Stated task:
Emit the entire listing verbatim.

Data segment:
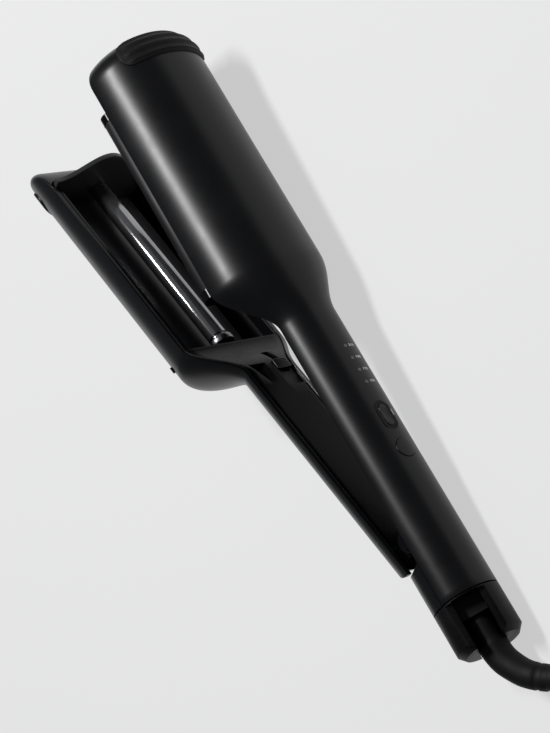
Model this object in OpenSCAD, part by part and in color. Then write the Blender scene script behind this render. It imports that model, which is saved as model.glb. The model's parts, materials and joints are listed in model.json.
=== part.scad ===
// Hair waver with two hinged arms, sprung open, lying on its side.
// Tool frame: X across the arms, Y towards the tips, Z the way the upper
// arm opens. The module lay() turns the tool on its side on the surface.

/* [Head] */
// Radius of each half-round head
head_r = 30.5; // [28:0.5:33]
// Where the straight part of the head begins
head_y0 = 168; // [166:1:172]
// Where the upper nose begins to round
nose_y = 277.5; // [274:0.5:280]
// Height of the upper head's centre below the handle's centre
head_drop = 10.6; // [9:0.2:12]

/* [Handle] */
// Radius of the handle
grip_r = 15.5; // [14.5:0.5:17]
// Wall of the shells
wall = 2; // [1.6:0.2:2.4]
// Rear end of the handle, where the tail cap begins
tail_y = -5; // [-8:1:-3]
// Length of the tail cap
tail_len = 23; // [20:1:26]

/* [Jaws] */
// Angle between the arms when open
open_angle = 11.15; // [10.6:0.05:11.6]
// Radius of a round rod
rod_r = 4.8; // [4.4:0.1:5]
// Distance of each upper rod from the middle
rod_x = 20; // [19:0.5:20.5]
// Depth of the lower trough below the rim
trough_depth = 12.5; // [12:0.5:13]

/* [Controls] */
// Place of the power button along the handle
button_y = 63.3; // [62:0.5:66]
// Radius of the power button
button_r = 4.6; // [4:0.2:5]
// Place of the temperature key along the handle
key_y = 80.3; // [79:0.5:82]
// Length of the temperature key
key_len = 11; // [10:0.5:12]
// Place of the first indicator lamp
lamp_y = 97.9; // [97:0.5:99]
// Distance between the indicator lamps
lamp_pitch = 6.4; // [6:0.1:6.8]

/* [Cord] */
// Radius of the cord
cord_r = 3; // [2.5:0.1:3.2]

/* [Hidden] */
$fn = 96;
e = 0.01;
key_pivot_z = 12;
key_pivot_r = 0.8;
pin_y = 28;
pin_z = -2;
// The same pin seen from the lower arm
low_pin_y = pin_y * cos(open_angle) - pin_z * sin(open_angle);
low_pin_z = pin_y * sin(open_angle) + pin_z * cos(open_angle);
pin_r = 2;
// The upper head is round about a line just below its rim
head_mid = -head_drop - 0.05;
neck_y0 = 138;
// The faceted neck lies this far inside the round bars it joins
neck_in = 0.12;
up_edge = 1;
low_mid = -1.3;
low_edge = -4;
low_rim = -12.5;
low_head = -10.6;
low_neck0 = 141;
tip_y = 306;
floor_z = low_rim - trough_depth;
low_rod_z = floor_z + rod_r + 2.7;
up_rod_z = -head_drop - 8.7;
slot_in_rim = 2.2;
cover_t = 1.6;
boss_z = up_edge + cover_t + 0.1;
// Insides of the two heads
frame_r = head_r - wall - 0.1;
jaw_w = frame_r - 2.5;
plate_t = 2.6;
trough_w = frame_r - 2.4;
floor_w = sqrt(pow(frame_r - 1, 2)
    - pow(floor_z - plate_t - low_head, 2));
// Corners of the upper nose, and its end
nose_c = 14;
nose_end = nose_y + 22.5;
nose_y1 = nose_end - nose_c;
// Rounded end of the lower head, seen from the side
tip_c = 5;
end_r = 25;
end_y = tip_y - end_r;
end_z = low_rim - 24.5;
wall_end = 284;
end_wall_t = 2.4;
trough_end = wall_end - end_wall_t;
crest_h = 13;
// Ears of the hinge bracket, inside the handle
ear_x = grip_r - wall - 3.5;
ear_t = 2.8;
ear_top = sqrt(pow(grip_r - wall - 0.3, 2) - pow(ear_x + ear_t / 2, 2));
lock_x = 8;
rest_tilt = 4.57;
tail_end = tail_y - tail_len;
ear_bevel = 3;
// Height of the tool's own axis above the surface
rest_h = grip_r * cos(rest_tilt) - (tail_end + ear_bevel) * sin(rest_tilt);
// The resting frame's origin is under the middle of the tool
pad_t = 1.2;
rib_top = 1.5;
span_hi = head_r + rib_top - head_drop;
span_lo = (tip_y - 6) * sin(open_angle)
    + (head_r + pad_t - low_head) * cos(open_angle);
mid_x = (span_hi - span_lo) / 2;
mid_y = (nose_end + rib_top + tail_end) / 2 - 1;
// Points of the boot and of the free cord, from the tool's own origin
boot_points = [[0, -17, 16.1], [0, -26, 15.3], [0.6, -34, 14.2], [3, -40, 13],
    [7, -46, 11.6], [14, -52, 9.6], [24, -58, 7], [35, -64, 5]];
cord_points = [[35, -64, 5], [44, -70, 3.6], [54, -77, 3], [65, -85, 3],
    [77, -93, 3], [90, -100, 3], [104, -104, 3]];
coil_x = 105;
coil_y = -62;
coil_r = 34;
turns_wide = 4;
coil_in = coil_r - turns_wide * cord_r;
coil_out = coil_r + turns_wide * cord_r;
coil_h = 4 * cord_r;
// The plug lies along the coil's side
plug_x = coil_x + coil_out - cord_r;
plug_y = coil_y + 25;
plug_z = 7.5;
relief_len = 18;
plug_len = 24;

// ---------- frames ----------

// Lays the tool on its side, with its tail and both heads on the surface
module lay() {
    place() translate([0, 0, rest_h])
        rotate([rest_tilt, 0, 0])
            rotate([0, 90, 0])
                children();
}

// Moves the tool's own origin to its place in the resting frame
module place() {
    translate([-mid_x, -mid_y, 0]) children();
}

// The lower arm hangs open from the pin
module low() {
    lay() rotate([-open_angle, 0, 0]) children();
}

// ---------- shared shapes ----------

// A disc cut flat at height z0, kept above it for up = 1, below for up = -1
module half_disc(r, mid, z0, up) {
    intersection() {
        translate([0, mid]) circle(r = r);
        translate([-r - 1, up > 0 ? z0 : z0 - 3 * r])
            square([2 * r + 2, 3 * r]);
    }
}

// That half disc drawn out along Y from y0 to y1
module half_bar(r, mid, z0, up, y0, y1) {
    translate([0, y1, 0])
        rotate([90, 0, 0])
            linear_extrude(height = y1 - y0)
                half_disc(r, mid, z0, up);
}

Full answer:
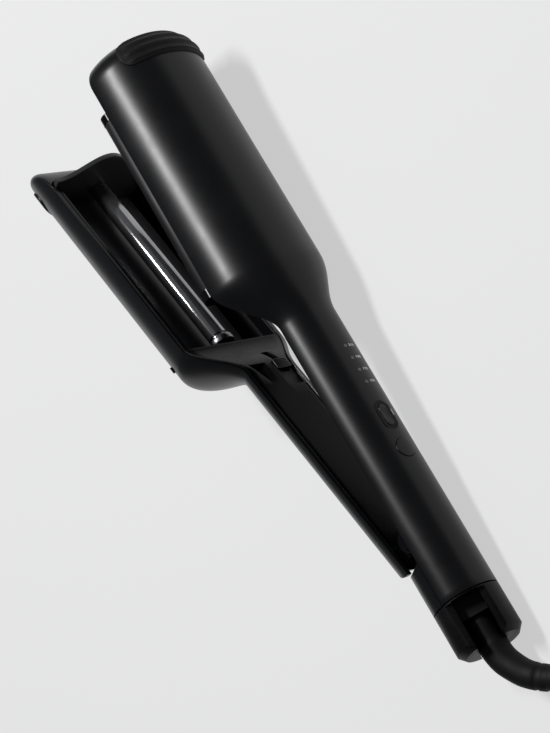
Model this object in OpenSCAD, part by part and in color. Then write the Blender scene script behind this render. It imports that model, which is saved as model.glb. The model's parts, materials and joints are listed in model.json.
=== part.scad ===
// Hair waver with two hinged arms, sprung open, lying on its side.
// Tool frame: X across the arms, Y towards the tips, Z the way the upper
// arm opens. The module lay() turns the tool on its side on the surface.

/* [Head] */
// Radius of each half-round head
head_r = 30.5; // [28:0.5:33]
// Where the straight part of the head begins
head_y0 = 168; // [166:1:172]
// Where the upper nose begins to round
nose_y = 277.5; // [274:0.5:280]
// Height of the upper head's centre below the handle's centre
head_drop = 10.6; // [9:0.2:12]

/* [Handle] */
// Radius of the handle
grip_r = 15.5; // [14.5:0.5:17]
// Wall of the shells
wall = 2; // [1.6:0.2:2.4]
// Rear end of the handle, where the tail cap begins
tail_y = -5; // [-8:1:-3]
// Length of the tail cap
tail_len = 23; // [20:1:26]

/* [Jaws] */
// Angle between the arms when open
open_angle = 11.15; // [10.6:0.05:11.6]
// Radius of a round rod
rod_r = 4.8; // [4.4:0.1:5]
// Distance of each upper rod from the middle
rod_x = 20; // [19:0.5:20.5]
// Depth of the lower trough below the rim
trough_depth = 12.5; // [12:0.5:13]

/* [Controls] */
// Place of the power button along the handle
button_y = 63.3; // [62:0.5:66]
// Radius of the power button
button_r = 4.6; // [4:0.2:5]
// Place of the temperature key along the handle
key_y = 80.3; // [79:0.5:82]
// Length of the temperature key
key_len = 11; // [10:0.5:12]
// Place of the first indicator lamp
lamp_y = 97.9; // [97:0.5:99]
// Distance between the indicator lamps
lamp_pitch = 6.4; // [6:0.1:6.8]

/* [Cord] */
// Radius of the cord
cord_r = 3; // [2.5:0.1:3.2]

/* [Hidden] */
$fn = 96;
e = 0.01;
key_pivot_z = 12;
key_pivot_r = 0.8;
pin_y = 28;
pin_z = -2;
// The same pin seen from the lower arm
low_pin_y = pin_y * cos(open_angle) - pin_z * sin(open_angle);
low_pin_z = pin_y * sin(open_angle) + pin_z * cos(open_angle);
pin_r = 2;
// The upper head is round about a line just below its rim
head_mid = -head_drop - 0.05;
neck_y0 = 138;
// The faceted neck lies this far inside the round bars it joins
neck_in = 0.12;
up_edge = 1;
low_mid = -1.3;
low_edge = -4;
low_rim = -12.5;
low_head = -10.6;
low_neck0 = 141;
tip_y = 306;
floor_z = low_rim - trough_depth;
low_rod_z = floor_z + rod_r + 2.7;
up_rod_z = -head_drop - 8.7;
slot_in_rim = 2.2;
cover_t = 1.6;
boss_z = up_edge + cover_t + 0.1;
// Insides of the two heads
frame_r = head_r - wall - 0.1;
jaw_w = frame_r - 2.5;
plate_t = 2.6;
trough_w = frame_r - 2.4;
floor_w = sqrt(pow(frame_r - 1, 2)
    - pow(floor_z - plate_t - low_head, 2));
// Corners of the upper nose, and its end
nose_c = 14;
nose_end = nose_y + 22.5;
nose_y1 = nose_end - nose_c;
// Rounded end of the lower head, seen from the side
tip_c = 5;
end_r = 25;
end_y = tip_y - end_r;
end_z = low_rim - 24.5;
wall_end = 284;
end_wall_t = 2.4;
trough_end = wall_end - end_wall_t;
crest_h = 13;
// Ears of the hinge bracket, inside the handle
ear_x = grip_r - wall - 3.5;
ear_t = 2.8;
ear_top = sqrt(pow(grip_r - wall - 0.3, 2) - pow(ear_x + ear_t / 2, 2));
lock_x = 8;
rest_tilt = 4.57;
tail_end = tail_y - tail_len;
ear_bevel = 3;
// Height of the tool's own axis above the surface
rest_h = grip_r * cos(rest_tilt) - (tail_end + ear_bevel) * sin(rest_tilt);
// The resting frame's origin is under the middle of the tool
pad_t = 1.2;
rib_top = 1.5;
span_hi = head_r + rib_top - head_drop;
span_lo = (tip_y - 6) * sin(open_angle)
    + (head_r + pad_t - low_head) * cos(open_angle);
mid_x = (span_hi - span_lo) / 2;
mid_y = (nose_end + rib_top + tail_end) / 2 - 1;
// Points of the boot and of the free cord, from the tool's own origin
boot_points = [[0, -17, 16.1], [0, -26, 15.3], [0.6, -34, 14.2], [3, -40, 13],
    [7, -46, 11.6], [14, -52, 9.6], [24, -58, 7], [35, -64, 5]];
cord_points = [[35, -64, 5], [44, -70, 3.6], [54, -77, 3], [65, -85, 3],
    [77, -93, 3], [90, -100, 3], [104, -104, 3]];
coil_x = 105;
coil_y = -62;
coil_r = 34;
turns_wide = 4;
coil_in = coil_r - turns_wide * cord_r;
coil_out = coil_r + turns_wide * cord_r;
coil_h = 4 * cord_r;
// The plug lies along the coil's side
plug_x = coil_x + coil_out - cord_r;
plug_y = coil_y + 25;
plug_z = 7.5;
relief_len = 18;
plug_len = 24;

// ---------- frames ----------

// Lays the tool on its side, with its tail and both heads on the surface
module lay() {
    place() translate([0, 0, rest_h])
        rotate([rest_tilt, 0, 0])
            rotate([0, 90, 0])
                children();
}

// Moves the tool's own origin to its place in the resting frame
module place() {
    translate([-mid_x, -mid_y, 0]) children();
}

// The lower arm hangs open from the pin
module low() {
    lay() rotate([-open_angle, 0, 0]) children();
}

// ---------- shared shapes ----------

// A disc cut flat at height z0, kept above it for up = 1, below for up = -1
module half_disc(r, mid, z0, up) {
    intersection() {
        translate([0, mid]) circle(r = r);
        translate([-r - 1, up > 0 ? z0 : z0 - 3 * r])
            square([2 * r + 2, 3 * r]);
    }
}

// That half disc drawn out along Y from y0 to y1
module half_bar(r, mid, z0, up, y0, y1) {
    translate([0, y1, 0])
        rotate([90, 0, 0])
            linear_extrude(height = y1 - y0)
                half_disc(r, mid, z0, up);
}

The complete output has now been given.